Sustainability: It’s Complicated

Sustainability. It’s a loaded term, one that you’ve probably seen visualized as a leafy green logo on a roll of toilet paper or as a sticker thrown hastily on a bag of coffee beans. Or as political jargon: let’s go green. Clean living. Reduce, reuse and recycle. At it’s best it’s reduced to a vague positive, something that’s made to make you feel eco-conscious or, in other words, better about your lifestyle.

But what does sustainability really mean?

In 1987, the Brutland Commision of the United Nations stated “sustainable development is development that meets the needs of the present without compromising the ability of future generations to meet their own needs”1. This definition perhaps gives as much insight into sustainability as the aforementioned logos and stickers do; the intricacies of sustainability are lost in this neatly packaged definition. Sure, sustainability does revolve around concepts such as needs, or behaviours, that can be maintained indefinitely. The crucial – and somewhat messy – aspect of sustainability that is missing in this definition is how it is quantified: with a systematic set of evaluation tools. Additionally, there are three types of sustainability: sustainability as it pertains to economy, society and the environment2. It should be noted that these aren’t mutually exclusive categories; they intertwine, affect each other, and are nuanced in different ways depending on their particular context.

Starting to see why sustainability needs a bit of unpacking?

As Carmela Cucuzzella states “[t]here are many conventions, standards, norms or systems available at the international or national levels to assist in the evaluation… of [sustainable] projects, products, buildings or artefacts.3” You’ve got the Leadership in Energy and Environmental Design (LEED), the Canada Green Building Council, the Life Cycle Initiative (LCI) of the United Nations Environmental Program (UNEP); the list goes on and on. But one of the major problems with these evaluative processes is that they cannot be fully comprehensive: the quantitative methods used to evaluate one system or project is not necessarily adaptable to another. That is, these methods often rely on technological innovation to measure the sustainability of an idea or behaviour. But let’s face it: the current technology solutions are not applicable to most of the world.

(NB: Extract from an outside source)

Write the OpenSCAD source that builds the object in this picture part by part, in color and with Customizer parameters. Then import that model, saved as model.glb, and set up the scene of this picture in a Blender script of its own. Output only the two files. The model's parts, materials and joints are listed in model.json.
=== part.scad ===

Certain sustainable solutions and ways of measuring said solutions for San Francisco or Amsterdam are not necessarily going to have the same effects in, say, Bangalore. The newly built Metro in this Indian IT haven is one example of how a transportation system that is understood to be a sustainable norm in many cities can actually have a fairly devastating impact in another. The amount of tree loss (not to mention the numerous destroyed homes and businesses) caused by the building of the Metro has only added to 66% of the total green loss in this once aptly-named Garden city in the past 40 years4. Urban vegetation is a key contributor of environmental sustainability: trees conserve rainwater, give shelter to different walks of life, absorb noise and produce that good old oxygen that we need to, well, breathe.

Of course, sustainability often is a tug-of-war: metros decrease traffic congestion thereby reducing air and noise pollution, making it a more viable solution to be used over a longer period of time (although still, perhaps not indefinitely). It should be noted that the reach of Bangalore’s current Metro is not nearly wide enough to be usable for most of it’s citizens, so the economic viability of the Metro itself is nil: it’s capacity utilization in the morning is only at 40%5. Moreover, the value of commercial property around Metro has increased in between 30 to 50% and many spaces have been vacated as a result6. Here, the economic alongside the environmental dimensions add to the complexity of evaluating this particular project.

Only time will tell if potential environmental benefits of Bangalore’s Metro will outweigh the current, economic issues or the glaring costs of the loss of vegetation. But it’s clear: we need different quantitative and qualitative measures for sustainability dependent on its context. If we want our behaviours to have the ability to endure, than there are more than just a checklist of factors that we need to consider, and more than three defined categories we need to look at. To put it simply, let’s ditch the good feelings we get from shrubbery on our packaging and realize that sustainability: it’s complicated.


  1. “Sustainable Development: Background”. General Assembly of the United Nations, 2015.
  2. “Sustainable Development: Background”. General Assembly of the United Nations, 2015.
  3. Cucuzzella, Carmela. “Design Thinking and the Precautionary Principle: Development of a Theoretical Model Complementing Preventive Judgment for Design for Sustainability enriched through a Study of Architectural Competitions adopting LEED”. University of Montreal, 2011.
  4. “66 Percent Green Loss Cover in 40 Years: Study.” The New Indian Express, 9 May, 2014.
  5. Dasarathi, GV. “Bangalore: Metro is not the solution”. LinkedIn, 1 Apr, 2009.
  6. “Commercial spaces vacated at Namma Metro stations”. Bangalore Metro, 16 Apr, 2015.